Two ‘Autopulse’ pumps mounted on the rear of the chassis
Transmission. Aston Martin designed 4 speed crash gearbox with constant mesh main shaft and layshaft and dog clutch fourth speed with straight cut gears. Aluminium casing mounted in unit with the engine on an aluminium bellhousing. Borg and Beck dry plate clutch with six spring cover plate. The final drive was by shaft to an ENV differential. Ratios: 14.026:1, 8.74:1, 5.98:1, 5.75:1. A few ‘Special 4 Seaters’ were fitted with the ‘Laycock’ gearbox as per the New International and 12/50.
Steering. ‘Marles’ worm and floating peg with hemispherical bearings.

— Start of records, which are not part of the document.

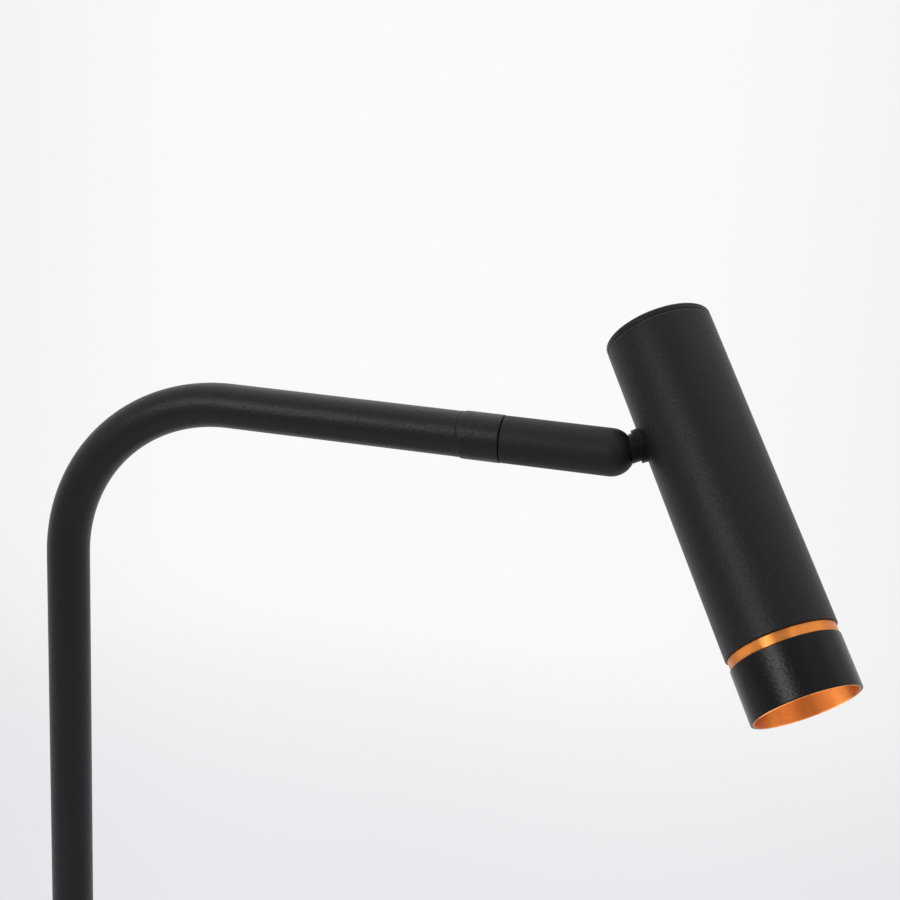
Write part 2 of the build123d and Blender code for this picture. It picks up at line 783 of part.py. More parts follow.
def glare_baffle():
    """Copper-coloured sleeve: spigot in the tube, band, and lip in the front ring."""
    lip_outer = front_ring_radius - front_ring_wall - slip_fit
    lip_inner = lip_outer - baffle_lip_wall
    top = lens_bottom - slip_fit
    band_top = tube_bottom - slip_fit
    profile = (
        (baffle_top_opening_radius, top),
        (head_bore - face_gap, top),
        (head_bore - face_gap, band_top),
        (baffle_band_radius, band_top),
        (baffle_band_radius, ring_top),
        (lip_outer, ring_top),
        (lip_outer, front_end + 0.3),
        (lip_outer - 0.3, front_end),
        (lip_inner, front_end),
    )
    return in_head(turned(profile))


def front_ring():
    """Black sleeve over the baffle's lip, its outer edges broken."""
    inner = front_ring_radius - front_ring_wall
    body = ring(front_ring_radius, inner, front_end + 0.15, ring_top)
    rims = body.edges().filter_by(GeomType.CIRCLE)
    outer_rims = [edge for edge in rims if edge.radius > inner + front_ring_wall / 2]
    return in_head(fillet(outer_rims, 0.35))


def head_lead():
    """Short lead from the knuckle's stud, down between two fins to the board's holder."""
    start = -head_bore + link_stud_inside + 0.3
    path = FilletPolyline(
        (start, 0, 0),
        (sink_lead_circle, 0, 0),
        (sink_lead_circle, 0, sink_bottom + 0.4),
        radius=head_lead_turn_radius,
    )
    return in_head(sweep(Plane(origin=path @ 0, z_dir=path % 0) * Circle(head_lead_radius), path=path))


sub_parts = (
    base_pad, base_plate, plate_screws, base_cover, base_weight, flange_screws, stem_flange,
    stem_collar, collar_screw, cord_gland, lamp_lead, stem_tube,
    switch_body, switch_terminals, switch_bezel, switch_nut, switch_button, switch_spring,
    arm_ferrule, swivel_bush, swivel_washer, swivel_spindle, swivel_spring_washer, swivel_nut, stop_pin,
    swivel_barrel, pivot_screw, friction_washers,
    knuckle_link, neck_washer, knuckle_saddle, knuckle_nut,
    head_tube, head_cap, cap_seal, snap_ring, heat_sink, led_board, led_emitter, led_holder,
    holder_screws, reflector, lens_gasket, front_lens, glare_baffle, front_ring, head_lead,
)

os.makedirs("parts", exist_ok=True)
for make in sub_parts:
    made = make()
    solids = made if isinstance(made, list) else [made]
    label = make.__name__
    export_step(Compound(children=[s for piece in solids for s in piece.solids()], label=label),
                f"parts/{label}.step")
    print(label, sum(len(piece.solids()) for piece in solids))
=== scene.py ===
import json
import math

import bpy
from mathutils import Matrix, Vector, noise


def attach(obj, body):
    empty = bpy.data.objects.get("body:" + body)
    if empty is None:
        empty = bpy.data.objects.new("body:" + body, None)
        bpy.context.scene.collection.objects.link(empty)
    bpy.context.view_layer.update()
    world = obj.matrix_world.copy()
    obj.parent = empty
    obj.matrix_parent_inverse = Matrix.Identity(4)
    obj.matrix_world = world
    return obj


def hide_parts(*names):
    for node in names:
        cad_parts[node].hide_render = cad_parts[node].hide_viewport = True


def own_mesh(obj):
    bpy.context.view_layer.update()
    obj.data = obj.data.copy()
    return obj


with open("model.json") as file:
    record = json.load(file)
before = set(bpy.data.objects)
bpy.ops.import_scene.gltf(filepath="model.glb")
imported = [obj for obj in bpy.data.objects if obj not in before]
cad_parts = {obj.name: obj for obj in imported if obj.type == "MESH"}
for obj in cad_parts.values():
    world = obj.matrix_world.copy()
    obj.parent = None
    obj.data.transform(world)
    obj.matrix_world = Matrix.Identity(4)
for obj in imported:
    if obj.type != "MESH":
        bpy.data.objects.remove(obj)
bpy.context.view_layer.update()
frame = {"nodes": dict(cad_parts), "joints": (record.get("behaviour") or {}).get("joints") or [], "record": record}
mm = 0.001
joints = {joint["name"]: joint for joint in frame["joints"]}
print("stage: frame loaded,", len(frame["nodes"]), "CAD nodes")


# Small helpers

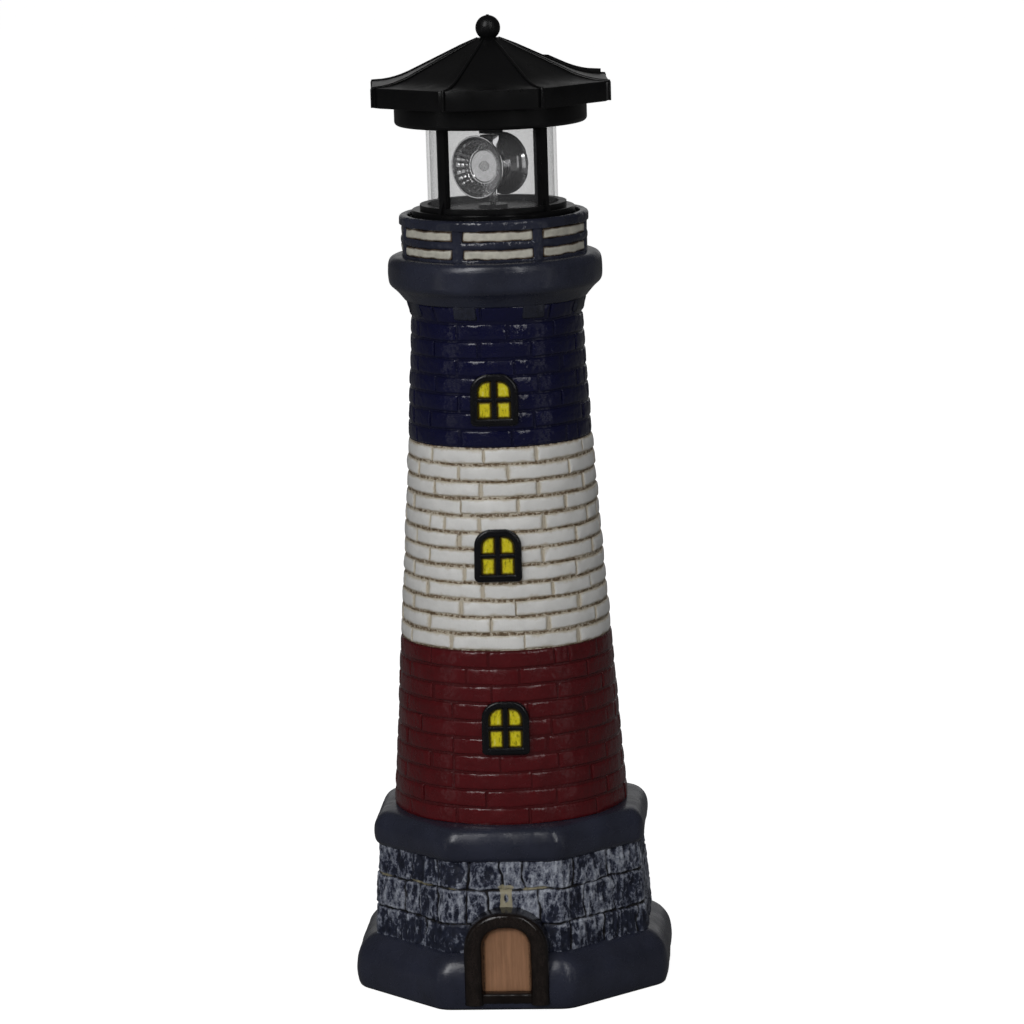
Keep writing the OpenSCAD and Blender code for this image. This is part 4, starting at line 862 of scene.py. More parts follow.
def brick_band(s, name, body_levels, window, paint, courses, seed, flare, depth, uneven, joint):
    low, high = body_levels
    foot_r, head_r = tower_radius(low), tower_radius(min(high, WAIST))
    lean = (head_r - foot_r) / (min(high, WAIST) - low)
    tall = (high - low) / courses
    length = math.tau * foot_r / s.bricks
    side = length / 2 - joint / 2
    brick = brick_mesh("brick", [(-side, side)], tall - joint, depth, paint)
    cut = side * 0.35
    split = brick_mesh("split_brick", [(-side, -cut - joint / 2), (-cut + joint / 2, side)], tall - joint,
                       depth, paint)
    _, azimuth, middle, height = window
    walls = grown(name, brick, named_tree("Bricks round a cone", brick_tree), Split_brick=split,
                  Courses=courses, Bricks=s.bricks, Course_height=tall * MM, Foot_height=low * MM,
                  Foot_radius=(foot_r - 0.12) * MM, Lean=lean, Waist_height=WAIST * MM, Flare=flare,
                  First_joint=s.first_joint, Shift=s.shift, Unevenness=uneven * MM, Wander=s.wander,
                  Seed=seed, Window_azimuth=math.radians(azimuth), Window_height=middle * MM,
                  Window_half_width=BED_HALF * MM, Window_half_height=(height / 2 - BED_TRIM) * MM,
                  Finish=paint)
    bpy.data.objects.remove(split)
    walls.data.set_sharp_from_angle(angle=math.radians(60))
    levels = np.arange(low, high + 0.1, (high - low) / (courses * 4))
    face = np.where(levels > WAIST, tower_radius(WAIST) + lean * (levels - WAIST) + flare * (levels - WAIST),
                    tower_radius(levels))
    columns = 360
    az = azimuths(columns)[None, :]
    wall = (face - depth - 0.15)[:, None] + np.zeros((1, columns))
    off = (az + math.pi - math.radians(azimuth)) % math.tau - math.pi
    behind = ((np.abs(off) * face[:, None] < BED_HALF)
              & (np.abs(levels[:, None] - middle) < height / 2 - BED_TRIM))
    wall = wall - 2.4 * behind
    inner = max(min(face) - 7.5, NECK)
    rows = np.vstack([wall, np.full((2, columns), inner)])
    heights = np.concatenate([levels, [high, low]])
    bedded = np.where(np.arange(len(rows)) % 4 == 0, 1.0, 0.62)[:, None]
    core = skin("core", around(az, rows, heights[:, None]), paint, ring=True,
                values={"hollow": bedded + np.zeros(rows.shape), "tint": np.full(rows.shape, 0.5)})
    return joined(name, [walls, core])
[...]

Wheels and Tyres. ‘Rudge Whitworth’ 52 mm 18" well base wire wheels with sixty spokes and 2¾" rims fitted with 5.25 tyres.
Suspension. Half semi-elliptic leaf springs front and rear, with ‘Hartford’ friction dampers.
Brakes. 14" diameter aluminium drums with shrunk in steel liners and cam operated 1 ½" aluminium shoes, mounted on two pivots. Brakes are actuated by fully enclosed ’Bowden’ cables via two cross shafts in spherical bearings linked by short pushrod. Handbrake works all four brakes.
Wheelbase: 4’ 4".
Length: 14’ 5".
Width: 5’ 5".
Height: 4’ 7" (hood raised).
Weight: 20 cwt.
Coachwork. Using the low short chassis wet case radiator, the relatively low four seater two door bodywork has a flat scuttle, the tub sloping down at the rear with opening boot onto which is fixed the spare wheel. The hood folds down onto brackets mounted on the side of the body tub. The fold flat windscreen is wider than the short chassis ‘Le Mans’ with wind deflectors mounted at each side which double up as aero screens when the screen is folded flat. Wings are helmet type. The dash is well appointed with Jaeger instruments throughout, the speedometer and rev. counter being 3" with ‘reeded’ rims and silver faces. The exhaust system is as per the short chassis ‘Le Mans’ as are the headlamps and radiator stone guard.